EXERCISE INSTRUCTIONS
Pull out from the material below all lines with "data".

LISTING
------------------------

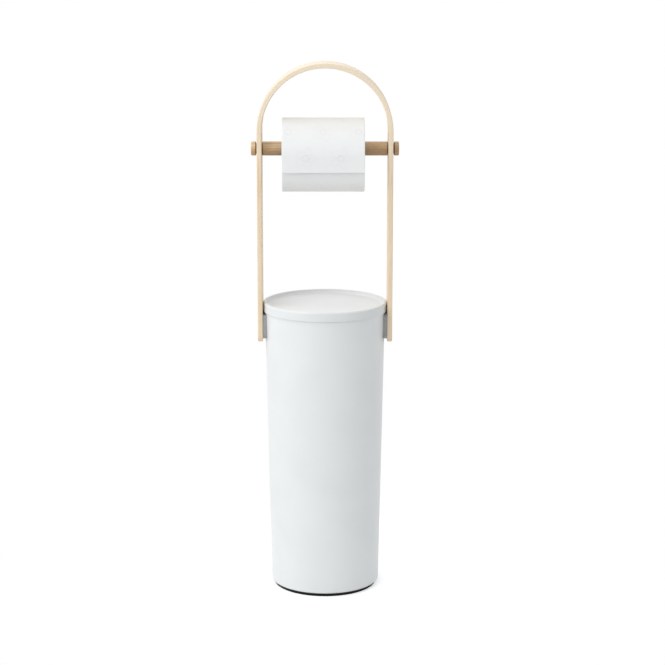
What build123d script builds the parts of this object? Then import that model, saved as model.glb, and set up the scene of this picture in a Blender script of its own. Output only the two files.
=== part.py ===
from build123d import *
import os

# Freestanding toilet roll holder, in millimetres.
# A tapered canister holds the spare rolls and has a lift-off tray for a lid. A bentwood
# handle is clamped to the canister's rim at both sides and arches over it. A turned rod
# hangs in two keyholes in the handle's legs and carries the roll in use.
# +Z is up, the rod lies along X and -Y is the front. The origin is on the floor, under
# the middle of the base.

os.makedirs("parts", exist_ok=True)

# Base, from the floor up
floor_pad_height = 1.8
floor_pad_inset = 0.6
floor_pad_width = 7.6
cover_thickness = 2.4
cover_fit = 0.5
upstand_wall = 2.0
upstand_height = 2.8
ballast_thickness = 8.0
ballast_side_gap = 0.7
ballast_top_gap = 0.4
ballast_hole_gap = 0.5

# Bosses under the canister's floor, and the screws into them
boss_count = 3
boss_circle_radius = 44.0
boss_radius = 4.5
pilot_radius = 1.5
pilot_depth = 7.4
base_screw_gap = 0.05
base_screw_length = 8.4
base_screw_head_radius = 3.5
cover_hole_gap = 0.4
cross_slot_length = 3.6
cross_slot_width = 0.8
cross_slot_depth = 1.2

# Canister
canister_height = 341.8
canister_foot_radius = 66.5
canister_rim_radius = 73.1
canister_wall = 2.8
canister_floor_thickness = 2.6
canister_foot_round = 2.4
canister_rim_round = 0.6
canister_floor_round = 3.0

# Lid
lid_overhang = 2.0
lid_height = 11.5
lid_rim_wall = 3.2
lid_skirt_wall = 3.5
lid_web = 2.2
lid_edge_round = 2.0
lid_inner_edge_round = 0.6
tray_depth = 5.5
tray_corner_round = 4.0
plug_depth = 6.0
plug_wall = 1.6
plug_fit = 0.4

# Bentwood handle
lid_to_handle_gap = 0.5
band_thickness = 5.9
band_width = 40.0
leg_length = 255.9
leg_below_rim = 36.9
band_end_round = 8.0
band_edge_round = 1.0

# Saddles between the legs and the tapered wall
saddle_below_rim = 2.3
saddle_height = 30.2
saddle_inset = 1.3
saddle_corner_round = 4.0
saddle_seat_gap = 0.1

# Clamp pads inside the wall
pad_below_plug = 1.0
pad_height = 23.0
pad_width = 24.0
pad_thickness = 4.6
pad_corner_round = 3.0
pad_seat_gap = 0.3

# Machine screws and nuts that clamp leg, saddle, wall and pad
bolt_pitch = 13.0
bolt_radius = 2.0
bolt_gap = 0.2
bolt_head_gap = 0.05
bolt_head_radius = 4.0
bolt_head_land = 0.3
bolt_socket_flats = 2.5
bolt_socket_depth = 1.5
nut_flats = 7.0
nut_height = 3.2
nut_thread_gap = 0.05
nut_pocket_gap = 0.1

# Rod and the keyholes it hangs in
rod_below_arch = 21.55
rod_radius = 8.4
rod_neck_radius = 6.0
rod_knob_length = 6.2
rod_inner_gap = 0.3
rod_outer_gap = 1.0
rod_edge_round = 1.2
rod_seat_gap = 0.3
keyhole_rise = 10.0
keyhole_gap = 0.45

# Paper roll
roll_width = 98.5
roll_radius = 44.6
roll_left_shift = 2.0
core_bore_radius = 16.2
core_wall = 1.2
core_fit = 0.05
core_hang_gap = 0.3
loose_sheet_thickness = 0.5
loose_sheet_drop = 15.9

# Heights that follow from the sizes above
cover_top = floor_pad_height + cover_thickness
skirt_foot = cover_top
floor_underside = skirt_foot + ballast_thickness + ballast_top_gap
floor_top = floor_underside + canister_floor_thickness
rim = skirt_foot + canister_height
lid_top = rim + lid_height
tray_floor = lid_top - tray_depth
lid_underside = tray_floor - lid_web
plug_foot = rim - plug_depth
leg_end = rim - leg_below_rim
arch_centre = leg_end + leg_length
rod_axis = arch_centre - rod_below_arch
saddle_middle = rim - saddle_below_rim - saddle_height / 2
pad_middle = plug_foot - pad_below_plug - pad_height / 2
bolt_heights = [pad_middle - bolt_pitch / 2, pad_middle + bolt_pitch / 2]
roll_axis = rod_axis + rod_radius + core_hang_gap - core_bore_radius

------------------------

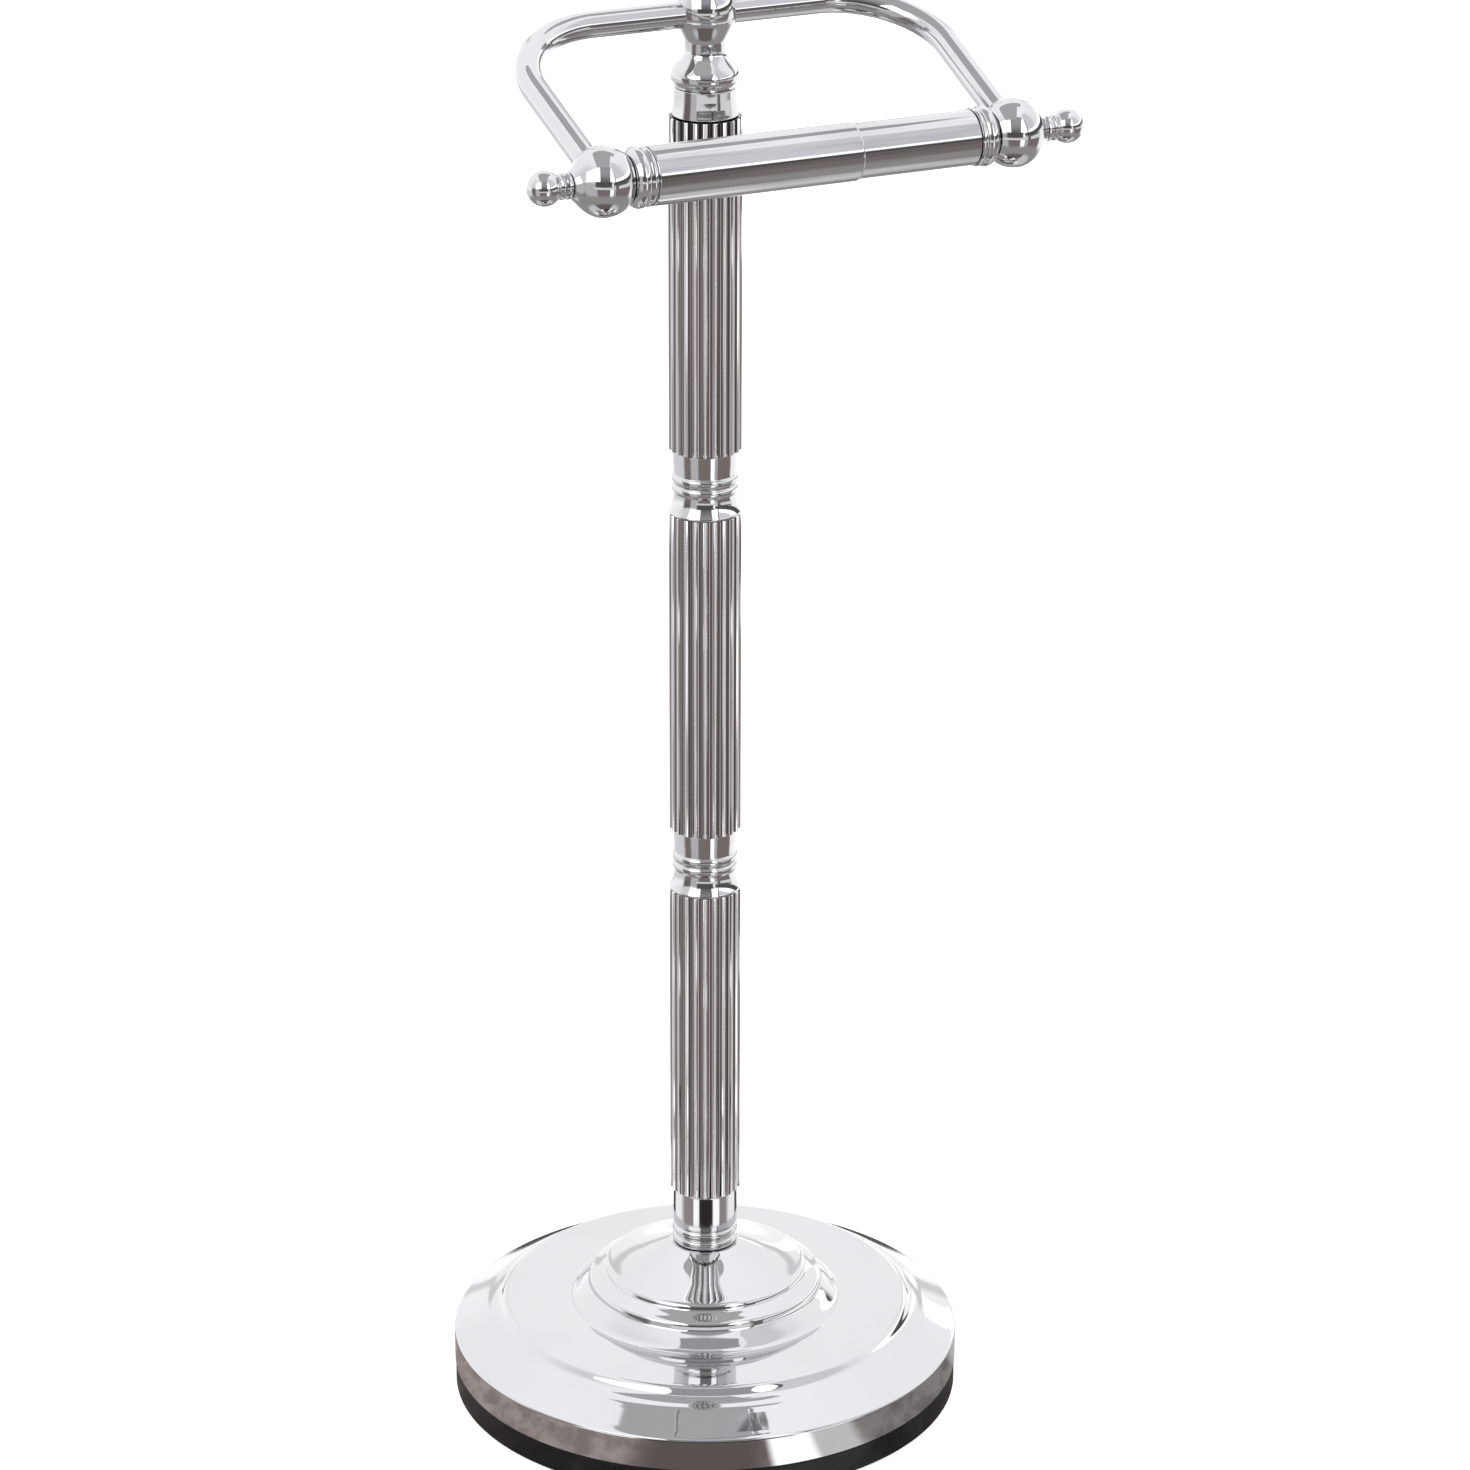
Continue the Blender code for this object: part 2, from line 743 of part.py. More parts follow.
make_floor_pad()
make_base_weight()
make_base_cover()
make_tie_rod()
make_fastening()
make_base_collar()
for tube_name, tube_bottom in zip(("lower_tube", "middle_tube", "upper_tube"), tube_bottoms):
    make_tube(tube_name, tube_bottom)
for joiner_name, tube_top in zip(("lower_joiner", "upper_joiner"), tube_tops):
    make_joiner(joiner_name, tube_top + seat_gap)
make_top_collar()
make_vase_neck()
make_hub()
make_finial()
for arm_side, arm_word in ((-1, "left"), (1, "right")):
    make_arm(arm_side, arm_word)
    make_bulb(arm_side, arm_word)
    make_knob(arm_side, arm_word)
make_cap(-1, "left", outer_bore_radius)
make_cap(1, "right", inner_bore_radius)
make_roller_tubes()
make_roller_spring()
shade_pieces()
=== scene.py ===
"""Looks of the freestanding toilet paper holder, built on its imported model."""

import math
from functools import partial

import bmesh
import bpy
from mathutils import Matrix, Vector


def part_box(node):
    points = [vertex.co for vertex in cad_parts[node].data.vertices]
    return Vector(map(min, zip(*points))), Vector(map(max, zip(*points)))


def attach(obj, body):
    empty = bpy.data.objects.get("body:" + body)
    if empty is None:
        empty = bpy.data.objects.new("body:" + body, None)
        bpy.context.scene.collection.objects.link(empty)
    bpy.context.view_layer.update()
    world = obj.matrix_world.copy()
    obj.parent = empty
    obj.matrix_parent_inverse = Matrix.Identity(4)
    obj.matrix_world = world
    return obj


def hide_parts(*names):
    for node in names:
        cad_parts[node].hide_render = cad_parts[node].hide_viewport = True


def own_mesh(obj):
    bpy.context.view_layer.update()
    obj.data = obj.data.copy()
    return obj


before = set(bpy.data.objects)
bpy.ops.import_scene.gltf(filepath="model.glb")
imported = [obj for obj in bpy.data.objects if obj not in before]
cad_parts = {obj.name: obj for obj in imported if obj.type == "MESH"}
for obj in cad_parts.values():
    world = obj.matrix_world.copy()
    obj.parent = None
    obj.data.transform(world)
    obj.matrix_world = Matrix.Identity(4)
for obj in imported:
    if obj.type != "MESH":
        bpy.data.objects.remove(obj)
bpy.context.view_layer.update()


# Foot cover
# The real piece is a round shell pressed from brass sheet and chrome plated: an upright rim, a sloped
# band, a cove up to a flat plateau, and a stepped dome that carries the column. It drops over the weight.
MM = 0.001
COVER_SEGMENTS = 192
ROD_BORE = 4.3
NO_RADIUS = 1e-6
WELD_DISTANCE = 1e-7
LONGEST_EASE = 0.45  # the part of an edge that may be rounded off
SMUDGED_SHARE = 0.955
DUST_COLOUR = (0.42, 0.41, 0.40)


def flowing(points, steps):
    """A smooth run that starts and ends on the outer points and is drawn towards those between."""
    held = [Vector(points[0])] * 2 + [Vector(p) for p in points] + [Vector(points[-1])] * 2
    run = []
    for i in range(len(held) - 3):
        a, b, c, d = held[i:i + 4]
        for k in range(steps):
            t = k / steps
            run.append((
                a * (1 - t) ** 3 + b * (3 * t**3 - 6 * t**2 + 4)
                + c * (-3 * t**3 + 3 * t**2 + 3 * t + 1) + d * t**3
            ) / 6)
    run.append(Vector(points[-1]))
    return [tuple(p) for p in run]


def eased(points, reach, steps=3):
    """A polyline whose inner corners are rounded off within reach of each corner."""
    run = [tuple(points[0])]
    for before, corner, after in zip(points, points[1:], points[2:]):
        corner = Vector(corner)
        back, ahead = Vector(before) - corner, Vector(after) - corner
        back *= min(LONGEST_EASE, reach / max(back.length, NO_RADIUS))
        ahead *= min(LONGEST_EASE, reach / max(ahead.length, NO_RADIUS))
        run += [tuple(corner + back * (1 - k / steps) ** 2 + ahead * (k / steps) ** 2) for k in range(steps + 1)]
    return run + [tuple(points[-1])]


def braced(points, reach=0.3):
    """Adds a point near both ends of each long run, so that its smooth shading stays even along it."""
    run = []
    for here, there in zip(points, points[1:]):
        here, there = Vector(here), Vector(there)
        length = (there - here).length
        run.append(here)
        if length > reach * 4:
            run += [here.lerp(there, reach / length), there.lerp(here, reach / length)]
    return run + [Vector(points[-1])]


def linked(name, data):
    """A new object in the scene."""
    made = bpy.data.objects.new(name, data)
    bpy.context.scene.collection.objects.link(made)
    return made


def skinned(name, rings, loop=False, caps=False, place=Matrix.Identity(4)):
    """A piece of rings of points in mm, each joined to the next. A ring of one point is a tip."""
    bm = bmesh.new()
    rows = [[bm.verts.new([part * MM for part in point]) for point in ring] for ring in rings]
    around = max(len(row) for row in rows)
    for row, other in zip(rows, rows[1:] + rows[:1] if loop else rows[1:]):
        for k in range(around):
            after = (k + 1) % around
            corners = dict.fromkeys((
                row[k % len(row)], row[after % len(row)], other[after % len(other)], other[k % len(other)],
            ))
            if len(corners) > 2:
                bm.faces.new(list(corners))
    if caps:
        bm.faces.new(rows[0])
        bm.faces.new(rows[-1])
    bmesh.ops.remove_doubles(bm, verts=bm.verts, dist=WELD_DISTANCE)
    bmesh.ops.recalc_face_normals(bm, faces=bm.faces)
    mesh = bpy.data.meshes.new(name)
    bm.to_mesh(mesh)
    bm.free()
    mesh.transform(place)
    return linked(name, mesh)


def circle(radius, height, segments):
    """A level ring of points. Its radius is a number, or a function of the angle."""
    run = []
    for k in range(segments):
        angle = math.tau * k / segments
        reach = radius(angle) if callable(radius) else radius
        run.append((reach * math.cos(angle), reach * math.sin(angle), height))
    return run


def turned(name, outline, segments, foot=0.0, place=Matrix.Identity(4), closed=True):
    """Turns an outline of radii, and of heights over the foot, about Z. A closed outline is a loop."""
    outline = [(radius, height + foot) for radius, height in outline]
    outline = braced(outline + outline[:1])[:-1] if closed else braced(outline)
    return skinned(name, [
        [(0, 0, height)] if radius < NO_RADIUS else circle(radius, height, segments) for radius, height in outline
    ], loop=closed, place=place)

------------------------

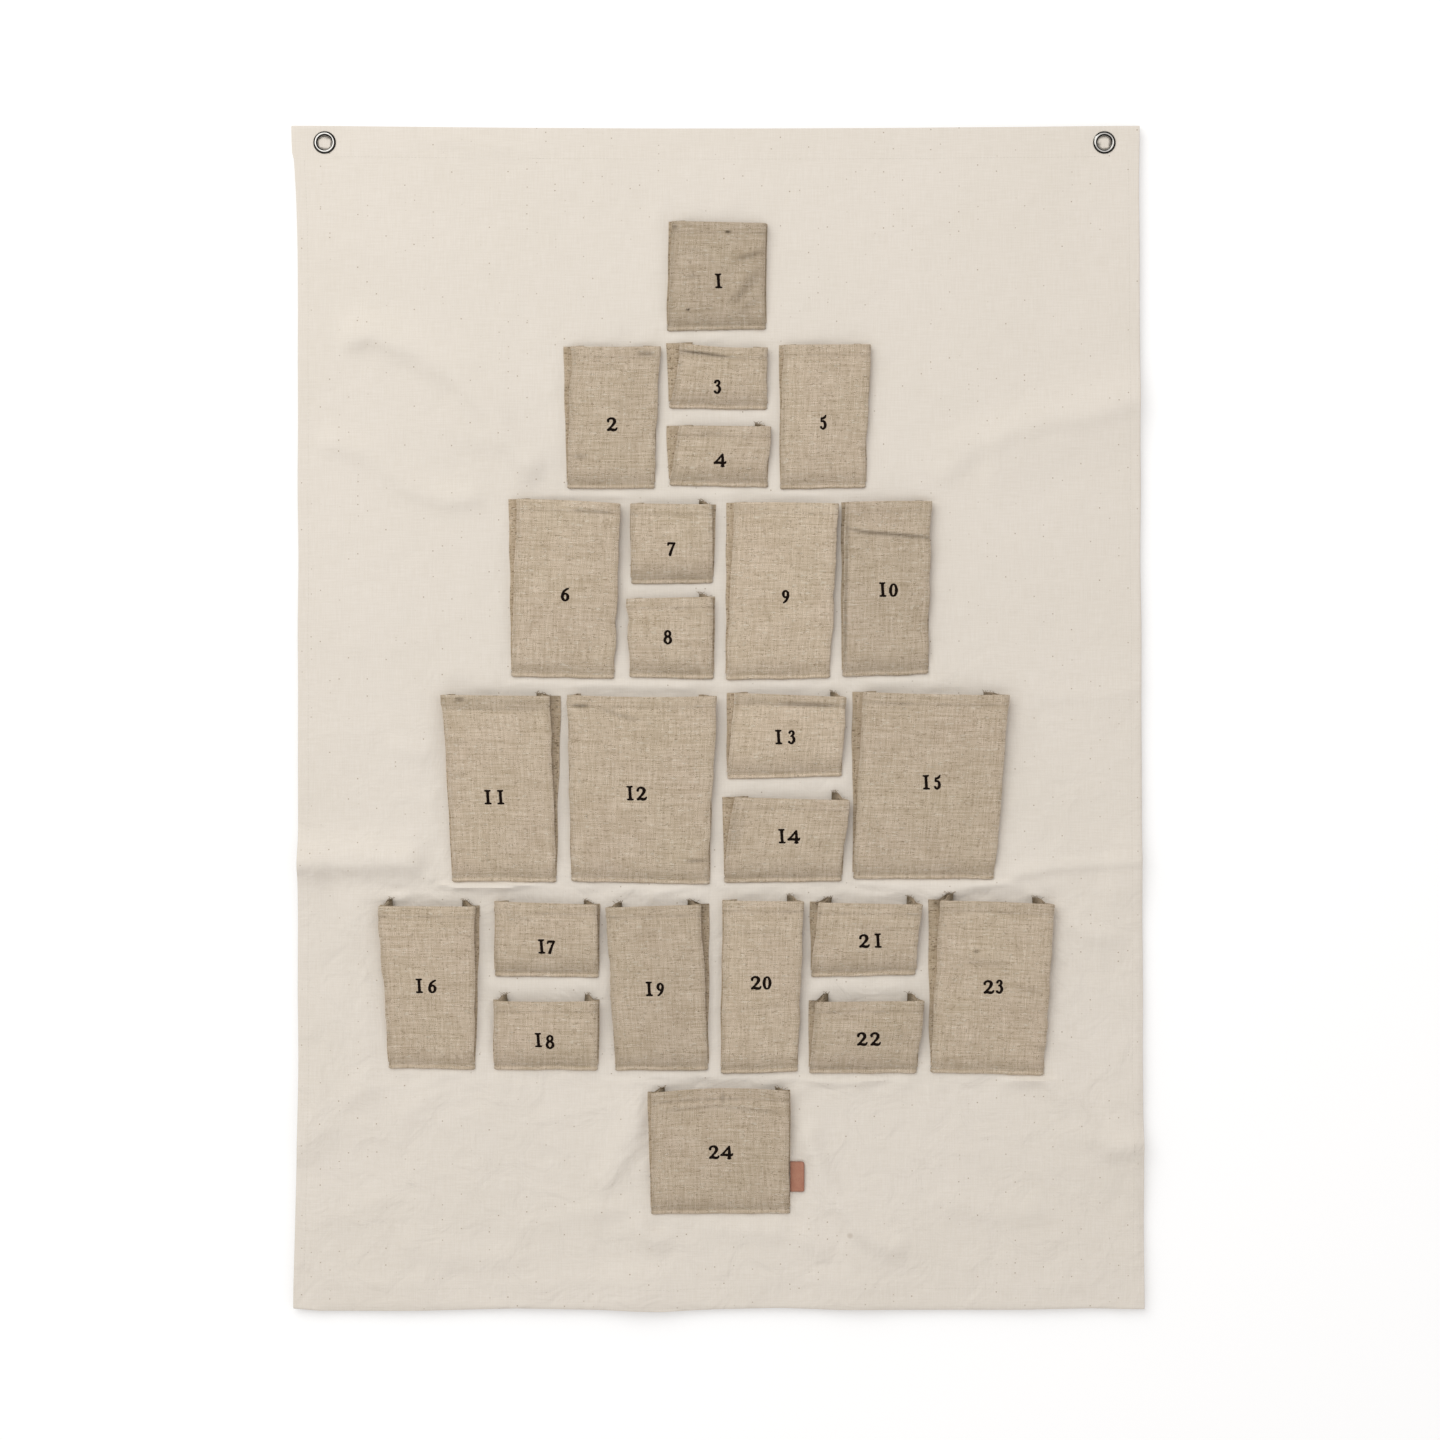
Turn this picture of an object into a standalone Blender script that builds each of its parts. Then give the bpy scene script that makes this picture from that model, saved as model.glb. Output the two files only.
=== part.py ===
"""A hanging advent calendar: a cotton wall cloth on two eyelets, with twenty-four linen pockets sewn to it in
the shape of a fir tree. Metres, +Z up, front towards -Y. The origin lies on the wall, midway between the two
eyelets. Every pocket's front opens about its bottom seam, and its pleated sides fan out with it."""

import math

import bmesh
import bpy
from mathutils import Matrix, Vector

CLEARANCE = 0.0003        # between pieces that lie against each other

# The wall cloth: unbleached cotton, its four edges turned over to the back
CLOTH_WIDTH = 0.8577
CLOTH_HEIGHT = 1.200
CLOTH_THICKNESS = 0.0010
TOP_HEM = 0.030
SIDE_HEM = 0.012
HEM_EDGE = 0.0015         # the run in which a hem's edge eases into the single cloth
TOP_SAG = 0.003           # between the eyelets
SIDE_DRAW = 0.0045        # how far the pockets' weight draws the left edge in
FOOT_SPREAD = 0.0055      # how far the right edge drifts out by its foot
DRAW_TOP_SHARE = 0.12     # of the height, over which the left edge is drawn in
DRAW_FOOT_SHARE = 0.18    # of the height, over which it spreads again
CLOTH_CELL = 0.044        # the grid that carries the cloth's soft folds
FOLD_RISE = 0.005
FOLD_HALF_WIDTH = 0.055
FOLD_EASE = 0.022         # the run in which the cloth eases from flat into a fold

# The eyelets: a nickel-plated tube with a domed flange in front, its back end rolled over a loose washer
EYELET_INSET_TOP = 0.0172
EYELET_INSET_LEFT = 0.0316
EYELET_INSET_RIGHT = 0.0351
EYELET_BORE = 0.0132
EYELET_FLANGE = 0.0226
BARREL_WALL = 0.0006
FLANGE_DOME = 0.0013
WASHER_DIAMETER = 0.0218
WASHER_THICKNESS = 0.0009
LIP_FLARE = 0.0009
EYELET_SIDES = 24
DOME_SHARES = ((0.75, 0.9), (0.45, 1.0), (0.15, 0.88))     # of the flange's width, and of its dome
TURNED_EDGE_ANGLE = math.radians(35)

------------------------

FULL ANSWER
    points = [vertex.co for vertex in cad_parts[node].data.vertices]
    empty = bpy.data.objects.get("body:" + body)
        empty = bpy.data.objects.new("body:" + body, None)
    obj.data = obj.data.copy()
before = set(bpy.data.objects)
imported = [obj for obj in bpy.data.objects if obj not in before]
    obj.data.transform(world)
        bpy.data.objects.remove(obj)
def linked(name, data):
    made = bpy.data.objects.new(name, data)
    mesh = bpy.data.meshes.new(name)